The complainant then reported the incident to a security guard at the apartment building and described the perpetrator to him. Several police officers arrived at the building and drove the complainant around the neighborhood, but after 15 to 20 minutes without finding the perpetrator, the complainant returned to the Stapleton Post Office.
Later that day, the police observed defendant near his home, which was also close to the crime scene. Defendant ran when he saw the police but was soon apprehended. The police brought him to the crime scene. At approximately 2:30 P.M., police officers transported the complainant from the Post Office back to the apartment building.

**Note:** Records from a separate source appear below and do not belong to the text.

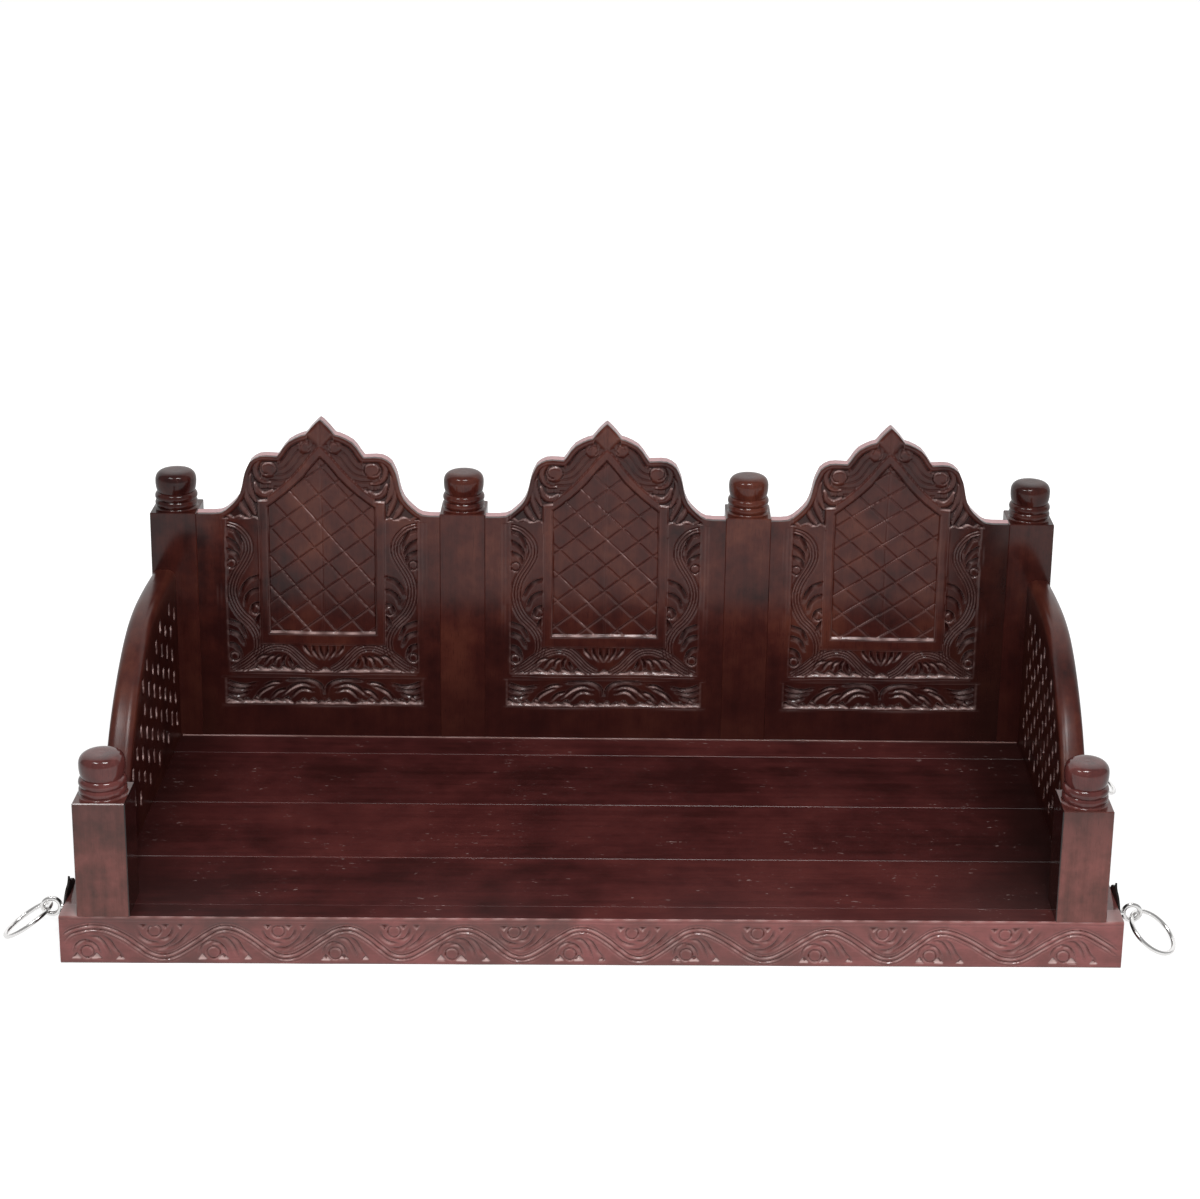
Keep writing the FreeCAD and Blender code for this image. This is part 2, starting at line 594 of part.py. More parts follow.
# Iron plates: forged leaf shapes screwed to the side rails round the bolts.
nuts, washers, screws = [], [], []
for name, at in EYES.items():
    side = at["side"]
    face = "swing_width / 2"
    plate = body("plate_" + name, mirrored(side, face, face + " + plate_thickness")[0], at["y"], at["z"])
    outline = sketch_in(plate, "plate_%s_outline" % name, "YZ_Plane")
    wide, rise, drop = size("plate_half_width"), size("plate_rise"), size("plate_drop")
    tip = scaled(PLATE_TIP_SHARES, wide, rise)
    edge = [Vector(a * wide, b * (rise if b > 0 else drop), 0) for a, b in PLATE_EDGE_SHARES]
    for points in (tip, edge):
        curve(outline, points)
        curve(outline, flipped(points))
    outline.addGeometry(Part.Circle(Vector(), Vector(0, 0, 1), size("shank_radius") + size("bolt_clearance")))
    for a in (-1, 1):
        for b in (-1, 1):
            centre = Vector(a * size("plate_screw_across"), b * size("plate_screw_up"), 0)
            outline.addGeometry(Part.Circle(centre, Vector(0, 0, 1), size("screw_radius") + size("screw_clearance")))
    pad = feature(plate, "Pad", "plate_%s_pad" % name, Length="plate_thickness")
    pad.Profile = outline
    node(plate, "plate_" + name)
    outward = Rotation(Vector(0, 1, 0), side * 90)
    for i, (a, b) in enumerate(SCREW_PLACES):
        y = "%s + %splate_screw_across" % (at["y"], a)
        z = "%s %splate_screw_up" % (at["z"], b)
        shank = rod("%s_screw_%d_shank" % (name, i), "x", (mirrored(
            side, face + " + plate_thickness - screw_length", face + " + plate_thickness")[0], y, z),
            "screw_radius", "screw_length")
        head = place(doc.addObject("Part::Ellipsoid", "%s_screw_%d_head" % (name, i)),
                     signed(side, face + " + plate_thickness"), y, z, outward)
        head.setExpression("Radius1", formula("screw_head_height"))
        head.setExpression("Radius2", formula("screw_head_radius"))
        head.setExpression("Radius3", formula("screw_head_radius"))
        head.Angle1 = 0
        screws.append(fuse("%s_screw_%d" % (name, i), [shank, head]))

    # Eye bolt: a ring eye, a collar against the plate, and a shank through
    # the rail to a washer and nut in the counterbore.
    centre = face + " + eye_standoff"
    eye = place(doc.addObject("Part::Torus", name + "_eye"), signed(side, centre), at["y"], at["z"], TURN["y"])
    eye.setExpression("Radius1", formula("eye_radius"))
    eye.setExpression("Radius2", formula("eye_wire_radius"))
    shank = rod(name + "_shank", "x", (mirrored(side, RAIL_IN + " + shank_tail", centre + " - eye_radius")[0],
                                       at["y"], at["z"]),
                "shank_radius", "rail_thickness - shank_tail + eye_standoff - eye_radius")
    collar = rod(name + "_collar", "x", (mirrored(side, face + " + plate_thickness",
                                                  face + " + plate_thickness + collar_length")[0],
                                         at["y"], at["z"]), "collar_radius", "collar_length")
    node(fuse(name + "_eye_bolt", [eye, shank, collar]), "eye_bolt_" + name)
    floor = RAIL_IN + " + counterbore_depth"
    washer = cut(name + "_washer",
                 rod(name + "_washer_blank", "x", (mirrored(side, floor + " - washer_thickness", floor)[0],
                                                   at["y"], at["z"]), "washer_radius", "washer_thickness"),
                 [rod(name + "_washer_bore", "x", (mirrored(side, floor + " - washer_thickness", floor)[0],
                                                   at["y"], at["z"]),
                      "shank_radius + bolt_clearance", "washer_thickness")])
    washers.append(washer)
    outer = floor + " - washer_thickness"
    prism = place(doc.addObject("Part::Prism", name + "_nut_blank"),
                  mirrored(side, outer + " - nut_height", outer)[0], at["y"], at["z"], TURN["x"])
    prism.Polygon = 6
    prism.setExpression("Circumradius", formula("nut_radius"))
    prism.setExpression("Height", formula("nut_height"))
    nuts.append(cut(name + "_nut", prism,
                    [rod(name + "_nut_bore", "x", (mirrored(side, outer + " - nut_height", outer)[0],
                                                   at["y"], at["z"]), "shank_radius", "nut_height")]))
node(compound("nut_set", nuts), "eye_nuts")
node(compound("washer_set", washers), "eye_washers")
node(compound("screw_set", screws), "plate_screws")

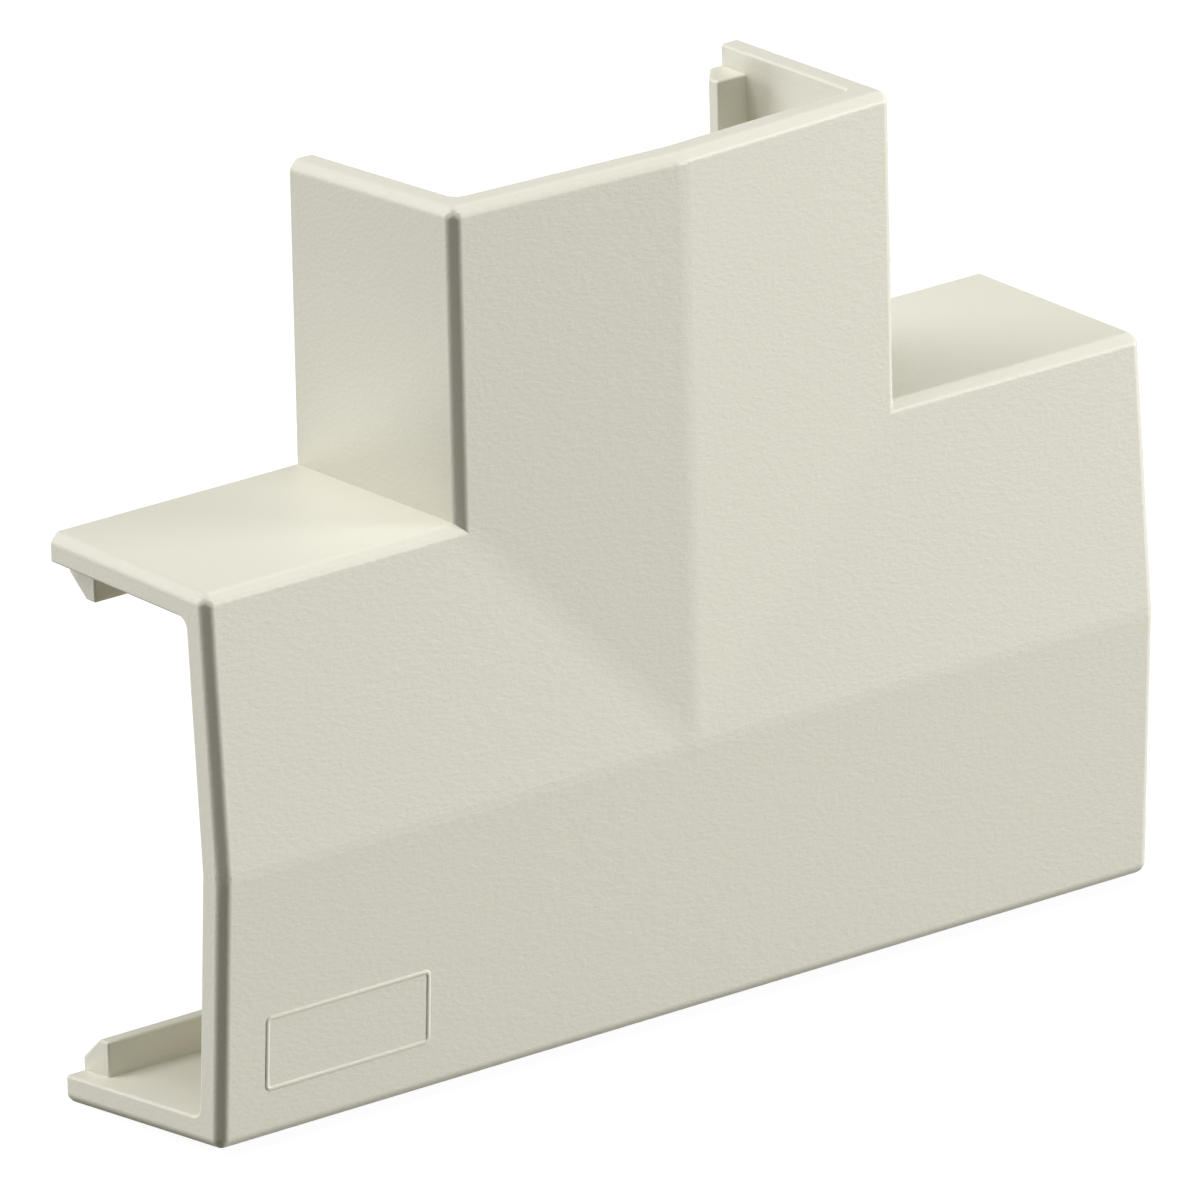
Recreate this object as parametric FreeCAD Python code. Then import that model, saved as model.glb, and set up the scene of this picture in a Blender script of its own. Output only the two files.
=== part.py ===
import FreeCAD, Part
import os
from math import radians, tan

from FreeCAD import Vector

# Tee cover for a surface raceway: one thin ivory moulding that snaps over the raceway where a
# branch leaves a straight run. X is along the run, +Z up the branch, -Y the room and +Y the wall.
# Sizes are in millimetres. The origin is in the middle of the part's length and depth, at the
# height of its lowest edge.

# Sections of the run and the branch
run_length = 94.5
run_height = 44.5            # over the front edges of the run
ridge_height = 22.05         # from the lower front edge up to the run's ridge
branch_width = 44.15         # over the front edges of the branch
branch_top = 69.7            # from the run's lower front edge to the end of the branch
depth = 18.4                 # from the front edges back to the wall
crown = 1.27                 # how far the ridges stand out past the front edges
draft = 2.5                  # degrees that the side walls lean outwards towards the wall
front_wall = 2.5
side_wall = 2.35

# Rounds
outer_chamfer = 0.65         # on the long outside edges and round the three open ends
chamfer_round = 0.7          # eases both sides of that chamfer
run_ridge_round = 6.5        # soft crest along the run
branch_ridge_round = 10.0    # and a softer one up the branch, which dies into the run's
inner_round = 0.95           # in the corners between the front and the side walls
rim_round = 0.25             # on the inside edge of the three open ends
rib_round = 0.2              # on the free edges of the ribs

# Snap ribs along the wall edges
rib_height = 2.85
rib_thickness = 3.0
rib_lead_run = 1.85          # lead-in chamfer, measured along the side wall
rib_lead_rise = 1.6          # and measured across it
rib_setback = 1.75           # from the open ends
rib_corner_gap = 3.0         # from the branch's outside corners

overshoot = 2.0              # how far a cutting shape runs past what it cuts
rib_bite = side_wall / 2     # how deep a rib's root goes into its wall
touching = 1e-6
tangent_angle = radians(0.5)
lean = tan(radians(draft))
half_length = run_length / 2
half_branch = branch_width / 2


def front_corner(edge, ridge, front, side):
    """Where the front and a side wall meet, as (across, depth), set in by front and side."""
    inward = 1 if ridge > edge else -1
    fall = crown / abs(ridge - edge)
    v = (front - fall * side) / (1 - fall * lean)
    return edge + inward * (side - lean * v), v


def section(low, high, ridge, back, front=0.0, side=0.0):
    """Crowned channel section as (across, depth) points, from one side wall round to the other."""
    return [
        (low + side - lean * back, back),
        front_corner(low, ridge, front, side),
        (ridge, front - crown),
        front_corner(high, ridge, front, side),
        (high - side + lean * back, back),
    ]


def run_prism(across_depth, start, end):
    """Solid along the run, from a section drawn as (height, depth)."""
    wire = Part.makePolygon([Vector(start, v, u) for u, v in across_depth + across_depth[:1]])
    return Part.Face(wire).extrude(Vector(end - start, 0, 0))


def branch_prism(across_depth, start, end):
    """Solid up the branch, from a section drawn as (width, depth)."""
    wire = Part.makePolygon([Vector(u, v, start) for u, v in across_depth + across_depth[:1]])
    return Part.Face(wire).extrude(Vector(0, 0, end - start))


def lies_at(edge, axis, value):
    """True where both ends of the edge have this x, y or z."""
    return all(abs(getattr(vertex.Point, axis) - value) < touching for vertex in edge.Vertexes)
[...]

On the way, the police told the complainant that they knew the name of the person who had robbed him, "had a suspect in custody," and were taking the complainant back to the crime scene "for a positive ID." The complainant was seated in the rear of an unmarked vehicle when a uniformed police officer escorted defendant, in handcuffs and civilian clothing, out of the apartment building. The complainant identified defendant, whom he had never before seen, as the person who had earlier taken his property.
Defendant moved to suppress the showup identification, arguing that it was "so tainted by suggestible police conduct as to make the ID of the defendant by the victim unreliable," but the hearing court denied his motion.
The identification was introduced at trial, and the complainant also made an in-court identification of defendant as the perpetrator. Defendant was convicted of robbery in the first degree and resisting arrest. The Appellate Division affirmed the conviction, finding "no error in the hearing court's refusal to suppress identification testimony based on the showup identification conducted in this case" ( 176 A.D.2d 269, 270). The Court reasoned that "[t]he record demonstrates that defendant was detained in close physical and temporal proximity to the crime, the police promptly brought the complainant to the scene to view him, and the showup procedure employed was not unnecessarily suggestive under the circumstances presented" (id., at 270). We now reverse.
Showup identifications "are strongly disfavored but are permissible if exigent circumstances require immediate identification (People v Rivera, 22 N.Y.2d 453), or if the suspects are captured at or near the crime scene and can be viewed by the witness immediately" (People v Riley, 70 N.Y.2d 523, 529). As we noted in People v Duuvon ( 77 N.Y.2d 541, 544) "prompt showup identifications by witnesses following a defendant's arrest at or near the crime scene have been generally allowed and have never been categorically or presumptively condemned." While the limits of an appropriate time period between the alleged crime and a showup identification may vary from case to case, the emphasis must be upon the prompt and immediate nature of an identification after the crime has been committed, not, as the People argue, after the defendant has been arrested. Here, a showup hours after the crime, with both the complainant and the defendant transported to the crime scene, was improper. In those circumstances, an appropriately conducted lineup was required.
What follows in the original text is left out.